A new report from Price Waterhouse Coopers Strategy (PwC) predicts that zero-emission trucks will be outperforming legacy ICE trucks about a decade from now. The dawn of electrified trucking: Routes to decarbonising commercial vehicles forecasts that by 2030, zero-emission vehicles (battery-electric or fuel cell) will account for a third of all trucks in Europe, North America and China, and 70 percent by 2035.

As PwC sees it, two main factors are driving the decarbonization of trucking: increasingly strict regulatory requirements and decreasing total cost of ownership (TCO) for ZEVs.

Electric trucks “will start making more economic sense than any other technology as early as 2025,” and will “reach a cost advantage of ~30% over internal combustion engine vehicles in 2030.”

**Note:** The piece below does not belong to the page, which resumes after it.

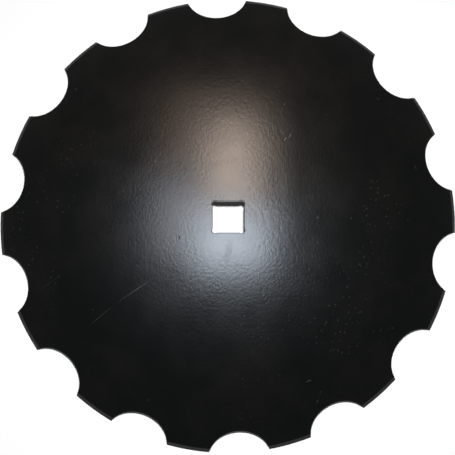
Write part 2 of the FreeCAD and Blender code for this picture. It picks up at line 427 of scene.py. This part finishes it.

The transition to electric trucks will depend on the timely deployment of sufficient charging infrastructure. PwC estimates that Europe will need to invest as much as 36 billion euros by 2035 for a network of charging stations and hydrogen filling stations.

“The transformation is currently picking up tremendous speed,” study co-author Jörn Neuhausen told the German magazine Wirtschaftswoche. He notes that the EU is planning to offer electric trucks lower road use fees beginning in May 2023. “Logistics companies can thus save up to 25,000 euros per truck per year.”

Of course, what a financial research firm considers “tremendous speed” might be considered a pokey pace by EV advocates. Once e-trucks offer a lower TCO than diesel-burners (and some claim that that is already the case for some vehicle classes), won’t fleet owners have to go electric quickly to remain competitive? On the other hand, the pace of such a major shift for the world’s transportation system will depend on a host of unpredictable factors, including the speed of production ramp-ups, the availability of raw materials, and the formidable political power of fossil-fuel interests. We’ll leave the crystal-gazing to others, but note that some seers have revised their estimates for the pace of EV adoption upwards several times over the last few years.